Technical Root Cause
- The wireless driver fails to properly validate certain frame elements (such as length, offsets, or optional fields).
- A malformed frame causes an internal pointer to remain uninitialized.
- The firmware later attempts to dereference that pointer.
- This results in a kernel panic, driver crash, or forced restart of the wireless subsystem.
This is classified as:
- CWE-476: NULL Pointer Dereference
How an Attack Works
- Attacker is physically within Wi-Fi range of the target router
- Attacker uses a Wi-Fi adapter capable of monitor and injection mode
- A specially crafted 802.11 frame is transmitted
- The router processes the frame before authentication
- The Wi-Fi stack crashes
- Clients are disconnected or the router reboots
This process can be repeated every few seconds, resulting in a sustained denial-of-service.
Exploitation and Proof-of-Concept
Exploit Availability
- No fully automated public exploit toolkit is widely distributed
- However, the vulnerability is trivially exploitable using common wireless testing frameworks
- Any skilled attacker or researcher could reproduce it
Proof-of-Concept Feasibility
A PoC generally involves:
- Monitor-mode Wi-Fi adapter
- Frame crafting library (e.g., raw 802.11 injection)

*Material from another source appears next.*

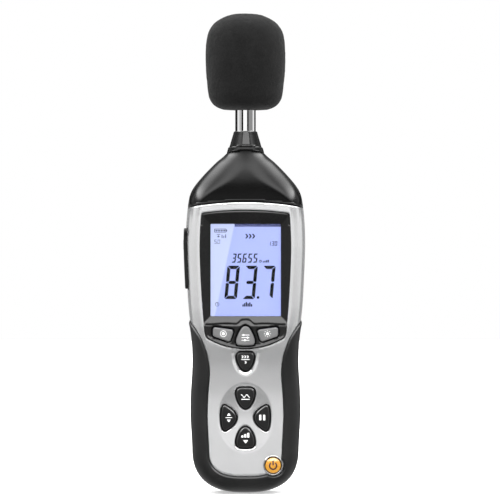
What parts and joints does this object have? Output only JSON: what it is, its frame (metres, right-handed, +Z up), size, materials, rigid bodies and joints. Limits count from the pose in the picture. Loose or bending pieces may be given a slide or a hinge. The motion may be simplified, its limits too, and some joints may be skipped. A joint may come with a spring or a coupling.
{
  "type": "sound level meter",
  "caption": "Upright hand-held sound level meter with a rubber grip, a lit display, shaped keys and a foam windscreen on a metal microphone tube.",
  "frame": {"origin": "centre of the tripod thread's mouth on the back, 143 mm above the base", "axes": "+Z up along the microphone, front face towards -Y, +X to the right as seen from the front, +Y out of the tripod thread"},
  "size_m": [0.0752, 0.0494, 0.2965],
  "materials": {
    "grey_shell": "satin silver-grey",
    "black_shell": "fine texture, satin",
    "grip_rubber": "smooth matt rubber",
    "bezel_black": "satin",
    "dark_key": "smooth matt",
    "grey_key": "smooth matt",
    "power_key": "satin",
    "ring_metal": "satin chrome",
    "lens": "clear",
    "lcd": "glossy film",
    "light_guide": "translucent white",
    "zebra": "matt",
    "circuit_board": "green solder mask",
    "components": "matt moulded",
    "silicone_mat": "matt",
    "tube_metal": "polished",
    "capsule_metal": "satin",
    "diaphragm_foil": "bright",
    "lead": "matt",
    "seal": "matt",
    "foam": "open-cell foam",
    "cell": "printed sleeve",
    "contact": "nickel plated",
    "pad": "foam rubber",
    "screw_steel": "zinc plated",
    "brass_insert": "turned",
    "flap": "matt",
    "port_black": "satin",
    "socket_steel": "tinned",
    "trimmer_blue": "gloss",
    "rotor_white": "satin",
    "plate_silver": "satin film"
  },
  "bodies": {
    "meter": {"front_casing": "grey_shell", "rear_casing": "black_shell", "nose_cover": "black_shell", "front_grip": "grip_rubber", "rear_grip": "grip_rubber", "neck_collar": "black_shell", "display_bezel": "bezel_black", "display_lens": "lens", "lcd_glass": "lcd", "lcd_backlight": "light_guide", "lcd_connector": "zebra", "main_board": "circuit_board", "board_components": "components", "keypad_mat": "silicone_mat", "power_key_ring": "ring_metal", "mic_tube": "tube_metal", "mic_capsule": "capsule_metal", "mic_diaphragm": "diaphragm_foil", "mic_grid": "capsule_metal", "mic_lead": "lead", "preamp_board": "circuit_board", "tube_seal": "seal", "battery_holder": "black_shell", "battery_upper_left": "cell", "battery_upper_right": "cell", "battery_lower_left": "cell", "battery_lower_right": "cell", "battery_plates": "contact", "battery_springs": "contact", "casing_screws": "screw_steel", "tripod_insert": "brass_insert", "port_cover_anchor": "flap", "port_panel": "port_black", "usb_socket": "socket_steel", "dc_jack": "port_black", "output_jack": "port_black", "trimmer_body": "trimmer_blue", "rating_plate": "plate_silver"},
    "windscreen": {"windscreen": "foam"},
    "key_record": {"key_record": "grey_key"},
    "key_setup": {"key_setup": "grey_key"},
    "key_backlight": {"key_backlight": "grey_key"},
    "key_time_weighting": {"key_time_weighting": "dark_key"},
    "key_frequency_weighting": {"key_frequency_weighting": "dark_key"},
    "key_max_min": {"key_max_min": "dark_key"},
    "key_hold": {"key_hold": "dark_key"},
    "key_level_range": {"key_level_range": "dark_key"},
    "key_power": {"key_power": "power_key"},
    "battery_door": {"battery_door": "black_shell", "battery_door_pad": "pad"},
    "battery_door_screw": {"battery_door_screw": "screw_steel"},
    "port_cover": {"port_cover": "flap"},
    "trimmer_rotor": {"trimmer_rotor": "rotor_white"}
  },
  "joints": [
    {"name": "windscreen_slide", "type": "slide", "parent": "meter", "child": "windscreen", "axis": [0, 0, 1], "range_m": [0, 0.06]},
    {"name": "key_record_press", "type": "slide", "parent": "meter", "child": "key_record", "axis": [0, 1, 0], "range_m": [0, 0.0008], "stiffness_N_per_m": 1500, "springref_m": -0.0003},
    {"name": "key_setup_press", "type": "slide", "parent": "meter", "child": "key_setup", "axis": [0, 1, 0], "range_m": [0, 0.0008], "stiffness_N_per_m": 1500, "springref_m": -0.0003},
    {"name": "key_backlight_press", "type": "slide", "parent": "meter", "child": "key_backlight", "axis": [0, 1, 0], "range_m": [0, 0.0008], "stiffness_N_per_m": 1500, "springref_m": -0.0003},
    {"name": "key_time_weighting_press", "type": "slide", "parent": "meter", "child": "key_time_weighting", "axis": [0, 1, 0], "range_m": [0, 0.0008], "stiffness_N_per_m": 1500, "springref_m": -0.0003},
    {"name": "key_frequency_weighting_press", "type": "slide", "parent": "meter", "child": "key_frequency_weighting", "axis": [0, 1, 0], "range_m": [0, 0.0008], "stiffness_N_per_m": 1500, "springref_m": -0.0003},
    {"name": "key_max_min_press", "type": "slide", "parent": "meter", "child": "key_max_min", "axis": [0, 1, 0], "range_m": [0, 0.0008], "stiffness_N_per_m": 1500, "springref_m": -0.0003},
    {"name": "key_hold_press", "type": "slide", "parent": "meter", "child": "key_hold", "axis": [0, 1, 0], "range_m": [0, 0.0008], "stiffness_N_per_m": 1500, "springref_m": -0.0003},
    {"name": "key_level_range_press", "type": "slide", "parent": "meter", "child": "key_level_range", "axis": [0, 1, 0], "range_m": [0, 0.0008], "stiffness_N_per_m": 1500, "springref_m": -0.0003},
    {"name": "key_power_press", "type": "slide", "parent": "meter", "child": "key_power", "axis": [0, 1, 0], "range_m": [0, 0.0008], "stiffness_N_per_m": 1500, "springref_m": -0.0003},
    {"name": "port_cover_hinge", "type": "hinge", "parent": "meter", "child": "port_cover", "pos_m": [-0.0382, -0.0175, 0.00175], "axis": [0, 0, -1], "range_deg": [0, 120]},
    {"name": "battery_door_hinge", "type": "hinge", "parent": "meter", "child": "battery_door", "pos_m": [0, 0, -0.1253], "axis": [-1, 0, 0], "range_deg": [0, 60]},
    {"name": "battery_door_screw_turn", "type": "hinge", "parent": "battery_door", "child": "battery_door_screw", "pos_m": [0, 0, -0.0152], "axis": [0, 1, 0], "continuous": true},
    {"name": "trimmer_turn", "type": "hinge", "parent": "meter", "child": "trimmer_rotor", "pos_m": [-0.031, -0.024, -0.0125], "axis": [-1, 0, 0], "range_deg": [-135, 135]}
  ]
}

- Sending malformed management or data frames with invalid length or tag values
MITRE ATT&CK Mapping
- Tactic: Impact
- Technique: T1499 – Endpoint Denial of Service
- Sub-Technique: Network Device DoS
Detection Strategy
Why Detection Is Hard
This attack happens below IP level. Traditional firewalls, IDS, and packet inspection tools will not see it unless they monitor raw Wi-Fi traffic.
Detection requires wireless-side visibility.
Indicators of Exploitation
On the Router / AP
- Sudden or repeated reboots
- Wireless interface restarting unexpectedly
- Kernel or driver crash messages
- Wi-Fi goes down but wired LAN stays up
On Clients
- Mass Wi-Fi disconnections
- “Network disappeared” messages
- Repeated reconnect attempts
Log Sources to Monitor
Essential
- Router syslog (kernel, wireless driver messages)
- SNMP uptime polling (watch for resets)
- Wireless controller logs (if enterprise setup)
Advanced / Recommended
- Monitor-mode packet captures
- Wireless IDS (Kismet or similar)
- Dedicated RF sensors in high-risk environments
How to Detect Using Wireless Traffic
Packet Capture (Monitor Mode)
Capture traffic on the same channel as the router:
tcpdump -i wlan0mon -w capture.pcap
What to Look For
- Frames marked as “Malformed”
- Invalid tag lengths
- Frames that Wireshark cannot dissect properly
- Multiple malformed frames immediately before router reboot
Detection Logic
Trigger an alert when:
- Multiple malformed 802.11 frames are observed within a short time window
AND - Router uptime resets or wireless interface restarts shortly after
Severity should be High if the event repeats.
Sample SIEM Detection Ideas
- Syslog Rule:
Detect wireless driver crashes, kernel panics, or wlan restarts. - SNMP Rule:
Alert if device uptime decreases unexpectedly more than once in an hour. - Correlation Rule:
Combine malformed frame detection + router reboot = confirmed exploitation attempt.
Business Impact Assessment
| Area | Impact |
|---|---|
| Availability | High |
| Confidentiality | None |
| Integrity | None |
| Ease of Exploit | Very easy |
| Physical Proximity Required | Yes |
| Detectability | Medium to low |
Mitigation and Remediation
Primary Fix (Strongly Recommended)
Update firmware immediately.
This vulnerability is fully addressed only by vendor patches.
Official Patch / Firmware Links (Only Official)
TP-Link Archer BE400
Firmware and security advisory:
https://www.tp-link.com/support/faq/4871/
Ensure you select the correct hardware revision before upgrading.
ASUS Wi-Fi Routers (including affected Wi-Fi 7 models)
Firmware downloads and security updates:
https://www.asus.com/support/
Navigate to your exact model → Support → Driver & Tools → Firmware.
Temporary Workarounds (If Patch Cannot Be Applied Immediately)
- Disable affected wireless band (often 5 GHz)
- Reduce Wi-Fi transmit power to limit attack range
- Relocate critical devices to unaffected APs
- Increase monitoring for unexpected reboots
These do not eliminate the vulnerability — they only reduce exposure.
Recommended Incident Response Actions
- Identify all affected routers
- Apply firmware updates
- Reboot devices under supervision
- Monitor for 48–72 hours
- Preserve logs if exploitation is suspected
- Report post-patch crashes to vendor support
Final Takeaway
This vulnerability is a classic example of how availability-only flaws can still be high risk.
No credentials, no malware, no advanced tooling — just proximity and a malformed frame.
If left unpatched, it is only a matter of time before someone nearby accidentally or intentionally triggers it.